Jets fan holding up a "Thank you schedule makers" sign at a game
Ralph Waclawicz/NFLPhotoLibrary

Peter King, the old parish priest of NBC's National Football League coverage, needlessly unnerved the bovine army the other day when he hinted that the schedule might not be ready for today's release date because the network bastards (redundancy intended) were still trying to figure who gets what games.

Nobody else thought that much of it, though, because the idea that the NFL might delay erecting of the tentpoles of its offseason "You Need Us Every Day, You Weak Pathetic Grain Weevils" campaign is a silly one. The schedule release appears to be on schedule, since the NFL site continues to implore, "Tune in to Schedule Release '23 presented by Verizon on NFL Network for a comprehensive overview of the 2023 NFL Schedule powered by AWS." The league even announced its five games being shipped out to Europe yesterday, as well as opening night (Lions-Chiefs), Aaron Rodgers' first and maybe last game as a Jet (the Bills), and Raiders-Chiefs on Christmas Day, because Santa hates the Raiders the same way the league office used to.

Indeed, the 8 p.m. announcement will be pre-pimped by beat writers across the country getting their own teams' schedules an hour or two before because they need to convince their bosses that covering the NFL is exhausting work even in May, when even the coaches cannot be bothered to move the hammock.

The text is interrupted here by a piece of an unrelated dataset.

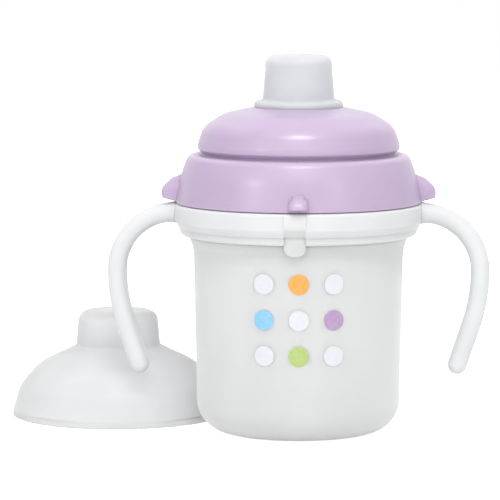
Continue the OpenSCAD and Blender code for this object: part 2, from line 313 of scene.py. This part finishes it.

Indeed, the whole idea of the schedule not coming out on time would have gone off like Christmas being moved to Valentine's Day because of a delay in shipping. Nobody could fathom it. If it got delayed, there would be hell to pay in its own time, but not until. The NFL doesn't screw up stuff like this.

Not that things couldn't happen to the schedule en route to the printers, mind you. It's just that the NFL has made this thing its own little monster, and the monster must be fed on time lest the couch get destroyed while you're out getting the mail.

The NFL goes to a lot of trouble every year to give us all the information we need about something we already know. Indeed, the only thing the NFL is providing today is the order of opponents for each team, since we knew at the end of the regular season who every team's opponents would be and where the games would be played. It is the reading of a phone book with colored helmets, which is normally sufficient to get football fans to birth calves in ways that they don't seem to for any of the knockoff leagues inflicted upon them. We're not hooked on football as a nation, you see. We're hooked on The Brand, and Roger Goodell's role as the connect is never more in evidence than it is today.

The draft we can understand if you're bent that way, because it attaches the names of players you pretend you know to teams you definitely know. Even the combine, that festival of mesomorphs in tight-fitting athletic gear running fast in a straight line to prove their worth in a sport in which almost nobody ever gets to do that, can bleed the purposefully delusional into making an association with the draft.

But the schedule release is the league laughing at you, knowing you're in on the joke and don't really care that you're the butt of it. They even leak single games here and there, mostly as a free taste for the brick you're getting today and will pay through the eyelids to have. This is the NFL flexing its biceps through a raincoat because you just like to imagine the gun show underneath the sleeve. They're giving you games, but not even that. They're giving you a grid, nothing more, and you will behold it like a Christmas pony.

That's why King's little hint was so potentially seismic. The NFL never misses a marketing deadline, even as we're still waiting for a resolution to the years-long Danny Snyder dry rot eradication plan. They know their customers care more about the product than the producers, especially someone who has produced so little of value like Danny The Snarling Imp.

So we're guessing the schedule will come out on time, intact, and if the network bastards still need to fight over who gets Jets-Colts or Bears-Falcons, they can fill it in later. The announcement is due, the train is approaching the station, and the caterers have been called. Besides, the network bastards aren't going anywhere, either. They're a hell of lot more invested in today than you are, and they're bringing big kids' money to prove it.